As much as people want to point all of the failures of our national response to COVID-19 onto Trump, it’s just inaccurate. Trump has of course been terrible. In fact, his COVID response has finally convinced me that he has surpassed James Buchanan and Andrew Johnson as the worst president in the nation’s history, a very high bar.

But if Trump had never been elected, it’s not as if there’s much reason to think that the nation would have responded that differently. All of the basic fundamentals would still be there except that there would be a Democrat in the White House. But even with the clear and massive difference that federal leadership would have made, you still have 35% of the country all in for fascism. Hillary would be portrayed on Fox and any Republican media site as the monster killing Americans, no matter how responsible her actions were. There would be no relief package because Republicans would be smelling electoral victory. Not wearing a mask would be even more of a political statement than it is now. And as many people have noted, the same people who demand their rights to carry a high-powered gun anywhere they go because of FREEDOM can’t even be bothered to wear a mask. This is why I’ve been resistant to the entire narrative of the national failure on COVID being about Trump. It’s a whole lot of the narrative, absolutely. But not all of it. The problems are just so much deeper in this broken nation.

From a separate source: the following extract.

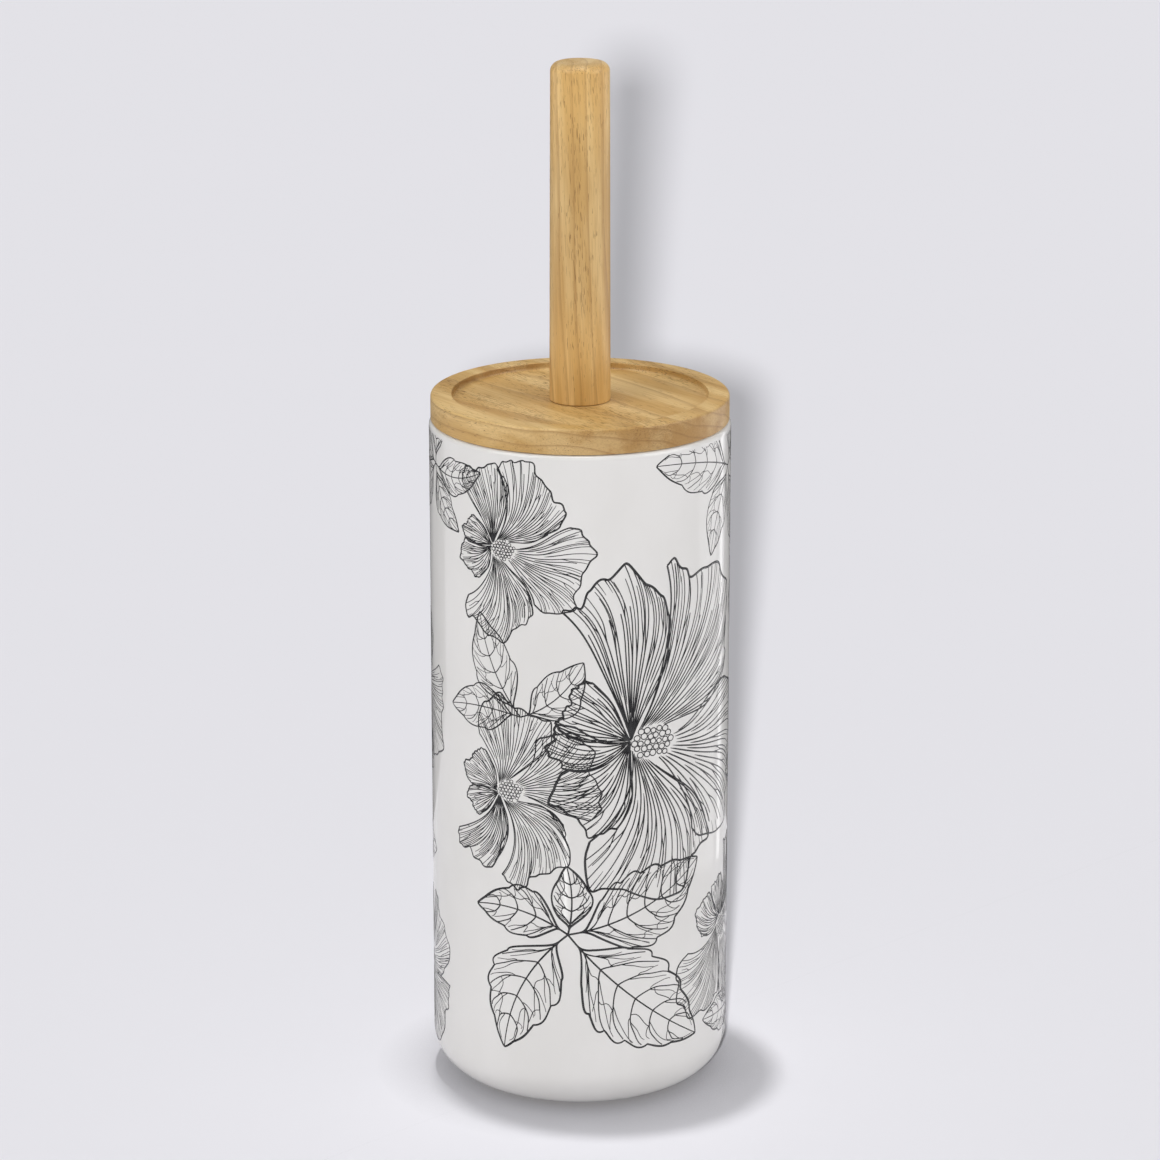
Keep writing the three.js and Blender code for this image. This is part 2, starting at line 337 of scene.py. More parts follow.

The thing we have to understand in the end about Trump is that he is the platonic ideal of what Republican voters want. That’s why they spent the previous eight years searching around for someone truly crazy they could vote for instead of John McCain and Mitt Romney and Jeb Bush. This is how you explain Sarah Palin and Herman Cain and Ben Carson’s presidential run blips. And also Donald Trump. Trump wasn’t really more crazy of a candidate as those others, it’s just that he won and then “won” the presidency. And here we are.

When Trump leaves….nothing fundamental changes. Sure, our lives will be somewhat better simply because of a different person (an actual semi-functional human being!) in charge of executive power. And hopefully that comes with Democratic control of the Senate, a realization by Patrick Leahy that it is not 1978 level of comity with the Republicans, and an aggressive legislative agenda that includes destroying the filibuster.

But even with the best case scenario, 35% of the nation hates caring about any other person but themselves so much that they will respond to massacres of first graders by pushing for more pro-gun regulations. They will cough in your face during a pandemic for a laugh. They will chuckle at immigrants dying in the desert. They will cheer for one of their own running over and murdering Black Lives Matter protestors.

This is simply the reality of what we face. Trump is the symptom of this malignancy, but he is not the tumor. Until we face what it is going to take to cut this out, we are going to be caught unawares when Republicans nominate and perhaps win with a fascist who is actually competent and intelligent in 2024.